Bill Gates l’avait constaté il y a quelques années : depuis le brevet sur la chasse d’eau déposé en 1775 par l’Ecossais Alexander Cumming, rien ou presque n’a changé dans les toilettes. Une panne d’innovation en passe de se terminer. C’est même désormais l’effervescence, les équipes du monde entier rivalisant d’ingéniosité pour inventer les toilettes du futur. Enjeu : mettre au point des équipements simples, efficaces et peu coûteux, pour améliorer le sort des 2,5 milliards de personnes qui n’ont pas accès au moindre lieu d’aisances – avec les conséquences que l’on connaît pour leur santé, leur dignité, et l’environnement.

Jack Sim, un entrepreneur de Singapour, a été le premier à se mobiliser. A sa retraite, en 2001, il a créé l’Organisation mondiale des toilettes. La Journée mondiale des toilettes, qu’il organise tous les 19 novembre depuis 2001, bénéficie désormais de l’estampille officielle de l’ONU, et du soutien financier d’Unilever. Chaque année, le nombre de manifestations va croissant.

Pour 2014, il incite notamment les heureux possesseurs de toilettes à se photographier sur place, et à poster ces selfies sur les réseaux sociaux.

Car le pari de Jack Sim est que les toilettes deviennent un attribut statutaire. Dans son quartier ou son village, chacun doit être aussi fier de cet élément d’hygiène que d’avoir un téléphone portable. « Il faut que cela donne envie au voisin d’avoir le même », explique-t-il souvent.

Energie solaire et recyclage

Encore faut-il que les équipements soient disponibles. C’est là où Bill Gates intervient. Sa fondation a lancé en 2011 un concours pour inciter les chercheurs du monde entier à « réinventer les toilettes ». Parmi les projets, certaines fonctionnent à l’énergie solaire et produisent de l’hydrogène et de l’électricité grâce à la décomposition des matières fécales et à l’urine, d’autres recyclent les excréments sous forme de charbon et de minéraux

« Le travail sur certains prototypes a assez avancé pour qu’on puisse le tester sur le terrain », se réjouit Béatrice Néré, l’une des responsables de la fondation Gates en Europe. C’est le cas des toilettes portables, sans eau ni électricité, qui commencent à être utilisées en Chine et en Inde. Le nouveau premier ministre indien, Narendra Modi, en fait une de ses priorités. L’objectif est maintenant de ramener leur coût de 5 à 1 centime d’euro par utilisateur et par jour.

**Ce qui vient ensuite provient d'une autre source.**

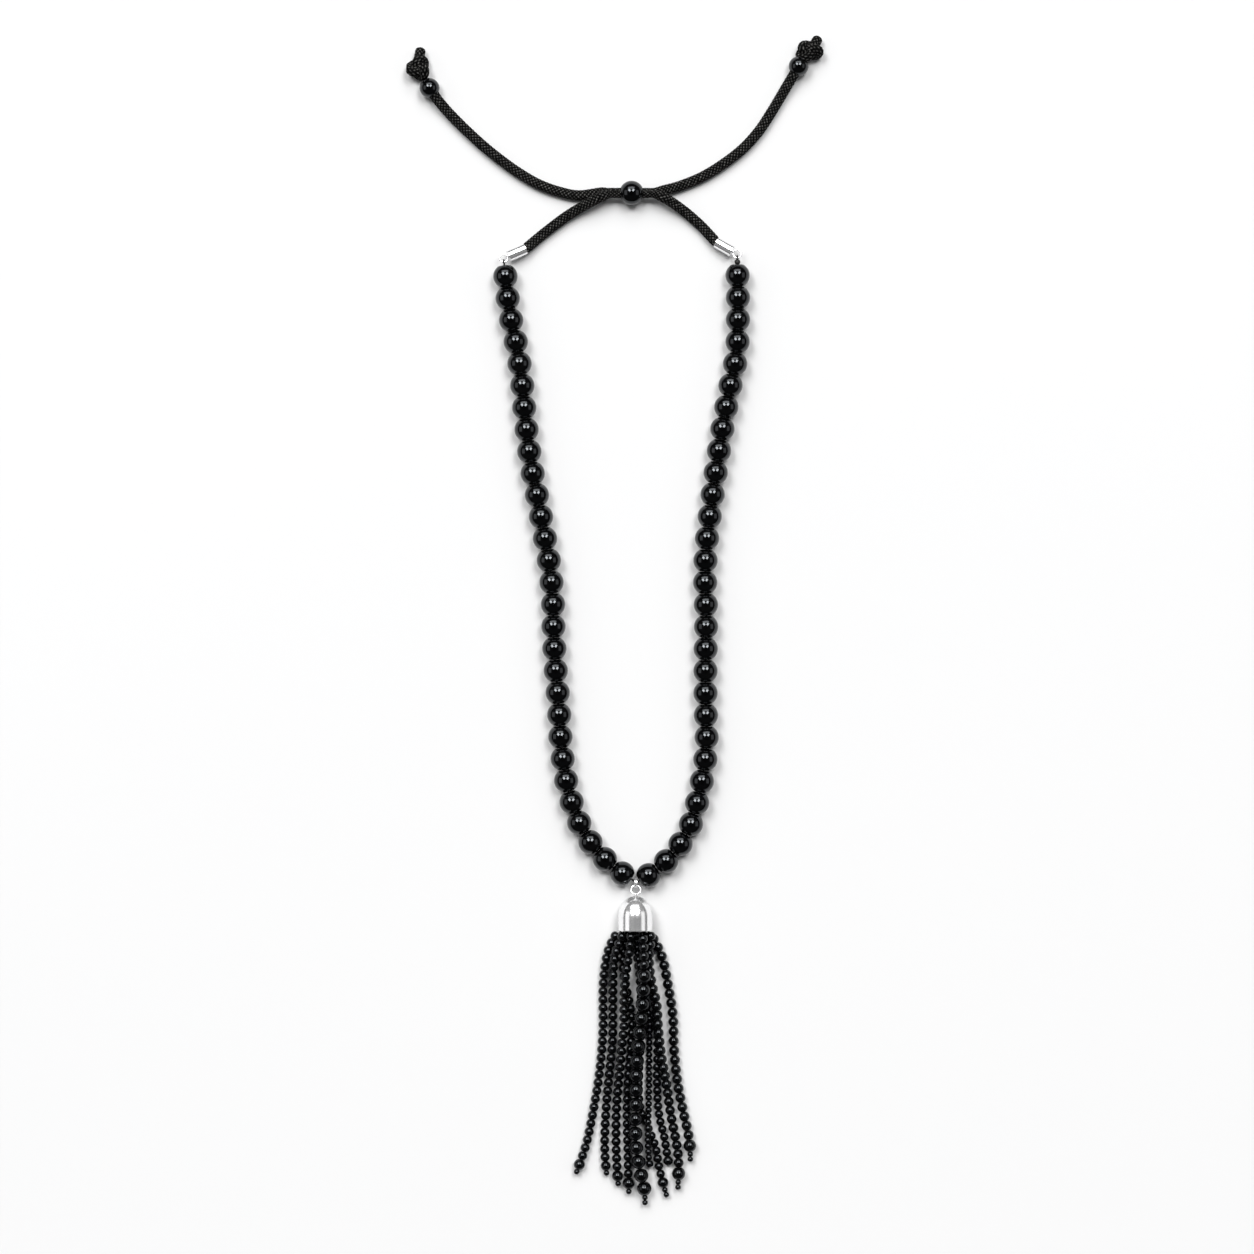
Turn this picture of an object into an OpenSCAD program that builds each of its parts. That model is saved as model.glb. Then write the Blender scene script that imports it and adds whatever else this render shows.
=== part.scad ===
// Adjustable bead necklace with a beaded tassel, laid out flat.
// Two rows of round beads meet at a small split ring that carries the tassel. At the top each row
// ends in a silver cap, and the two braided cords cross through one slider bead, which sets the size.
// X runs to the right, Y from the tassel towards the closure, Z up. Everything rests on z = 0.

/* [Main beads] */
// Diameter of a main bead
bead_d = 8; // [7:0.5:8]
// Length of a main bead along its hole
bead_len = 6.9; // [6.4:0.1:6.9]
// Diameter of the hole through a main bead
bead_bore = 1; // [0.9:0.1:1.4]
// Diameter of the black thread through the beads
thread_d = 0.8; // [0.5:0.1:0.8]

/* [Cord closure] */
// Diameter of the braided cord where nothing squeezes it
cord_d = 3.5; // [3:0.1:3.5]
// Diameter of the hole through the slider bead, which both cords share
slider_bore = 3.8; // [3.8:0.1:4.2]
// Diameter of the bead at the end of each cord tail
end_bead_d = 6.5; // [6:0.1:7]
// Outer diameter of the silver caps on the cords
cord_cap_d = 3.8; // [3.8:0.1:4.4]
// Length of the barrel of a cord cap
cord_cap_len = 6.1; // [5.5:0.1:6.1]

/* [Tassel] */
// Outer diameter of the tassel's silver cap at its mouth
dome_d = 11.1; // [10.5:0.1:11.5]
// Length of the tassel's silver cap
dome_len = 11.1; // [10.5:0.1:12]
// Wall of the tassel's silver cap
dome_wall = 0.5; // [0.4:0.1:0.8]
// Gap between two neighbouring beads of a tassel strand
small_gap = 0.14; // [0.12:0.02:0.3]

/* [Hidden] */
$fn = 48;

SIDES = ["left", "right"];
GROUPS = [1:6];
STRANDS = ["a", "b", "c", "d", "e", "f", "g", "h", "i", "j"];

// Colours
onyx = [0.03, 0.03, 0.035];
cord_black = [0.08, 0.08, 0.085];
silver = [0.86, 0.86, 0.87];

// Heights of the axes above the surface that the necklace lies on
bead_z = bead_d / 2;
dome_z = dome_d / 2;

// The two rows of main beads. A heading is the turn from straight down towards the other row.
pitch = bead_len + 0.32;
row_count = 29;
group_ends = [0, 5, 10, 15, 20, 25, row_count];
left_start = [-37.9, 136.2];
right_start = [37.9, 136.5];
left_headings = [
    [-1, 6], [0, 6], [2, 12], [5, 5], [7, 7], [9, 11], [12, 10], [15, 1], [18, 5],
    [20, 3], [22, 9], [24, 20], [27, 50.5], [28, 66]
];
right_headings = [
    [-1, 0], [0, -1], [2, 1], [4, 12], [7, 9], [11, 7], [14, -2], [16, 1], [18, 0],
    [20, -2], [22, 9], [24, 16], [27, 51.5], [28, 66]
];

// The ring eyes of the two cord caps, and the mouths of their barrels
left_eye = [-38.5, 142.15, 4];
right_eye = [37.8, 143.5, 4];
left_mouth = [-31.5, 145.3, 2.6];
right_mouth = [31.1, 147.4, 2.6];
eye_major = 1.33;
eye_wire_d = 0.55;

// The slider bead, and how far from its middle it squeezes the two cords as it travels
slider_at = [3.3, 163.4, 4];
slider_travel = 3.5;
squeeze_reach = slider_travel + 3.7;
squeezed_half_width = 1.4;
squeezed_half_height = 0.85;
pair_offset = 0.9;

// Each cord leaves its cap, rises to the slider, turns half round the other cord inside it, and
// ends at a knot. The angle is that of the cord about the slider's axis, by distance along X.
turn_angles = [[-14, 90], [-7.2, 120], [-3, 120], [3, -60], [7.2, -60], [14, -90]];
turn_steps = [-7.2, -5, -3, -2, -1, 0, 1, 2, 3, 5, 7.2];
left_cord_rise = [
    [-35.4, 143.4, 3.4], [-31.5, 145.3, 2.6], [-30.9, 145.7, 2.4], [-28, 148.2, 1.9],
    [-24.7, 150.9, 1.8], [-18, 155.9, 2.2], [-12, 159.4, 3.5], [-7, 161.9, 5.1]
];
left_cord_tail = [
    [14.5, 164.6, 2.2], [20, 166.2, 1.8], [27, 169.2, 1.8], [34, 173.6, 1.8],
    [40, 178.4, 1.8], [45, 184, 1.8], [49, 190, 1.8], [52.4, 195.7, 2], [54.8, 199.7, 2.7],
    [56.4, 202.4, 3.3], [59.3, 207.3, 3.3]
];
right_cord_rise = [
    [34.8, 145.2, 3.4], [31.1, 147.4, 2.6], [30.5, 147.9, 2.4], [28.3, 150.4, 1.9],
    [25.6, 153.2, 1.8], [21.1, 157.1, 2.3], [17, 160, 3.7], [13.6, 161.9, 5.1]
];
right_cord_tail = [
    [-7, 163.7, 1.8], [-14, 162.8, 1.8], [-20.4, 164, 1.8], [-27, 166.4, 1.8],
    [-33, 169.8, 1.8], [-39, 174, 1.8], [-45, 178.8, 1.8], [-51, 184.3, 1.8],
    [-56, 189.3, 2], [-59.3, 193, 2.7], [-61.1, 195.4, 3.3], [-64.3, 200.1, 3.3]
];

// End beads: middle, and the direction of the hole as an angle from X
left_end = [-62.7, 197.75, 3.3];
left_end_angle = 123.5;
right_end = [57.85, 204.85, 3.3];
right_end_angle = 59.5;
end_bead_len = 5.2;

// Knots: the middles of the lobes with their radii, and the tip of the cut end
left_knot = [[-65.9, 202.6, 3.1, 3], [-67.6, 204.6, 3.2, 2.7], [-64.9, 205.5, 3.6, 2.6]];
left_stub = [[-66, 205.6, 3.2], [-65.6, 210.6, 2]];
right_knot = [[60.9, 209.2, 3.1, 2.9], [59, 210.6, 3.2, 2.6], [63.6, 209.4, 3.2, 2.6]];
right_stub = [[62.2, 210.2, 3.2], [64.4, 214, 2]];

// The hanging link under the two rows
link_x = 4.7;
meeting_y = -61.1;
split_major = 1.45;
split_wire_d = 0.5;
split_pitch = 0.6;
split_y = meeting_y - 0.7;
jump_major = 1.575;
jump_wire_d = 0.55;
jump_tilt = 22;
jump_y = split_y - 0.75 - jump_major * cos(jump_tilt);
jump_z = bead_z + 0.3 + jump_major * sin(jump_tilt);
pin_eye_major = 0.8;
pin_wire_d = 0.45;
pin_y = jump_y - jump_major * cos(jump_tilt) - 0.19;
dome_x = 4.5;
dome_top_y = pin_y - pin_eye_major + 0.25;
mouth_y = dome_top_y - dome_len;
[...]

Une première machine Omni-Ingestor financée par la Fondation Gates va aussi être installée sous trois semaines à Dakar, au Sénégal. Une sorte de camion qui peut transformer les déchets de quelques milliers de personnes en électricité, en eau chaude et en cendres. Bill Gates a déjà dépensé quelque 400 millions de dollars (321 millions d’euros) dans ce programme. Il est prêt à réinvestir. Imaginer les toilettes de demain mérite bien cela.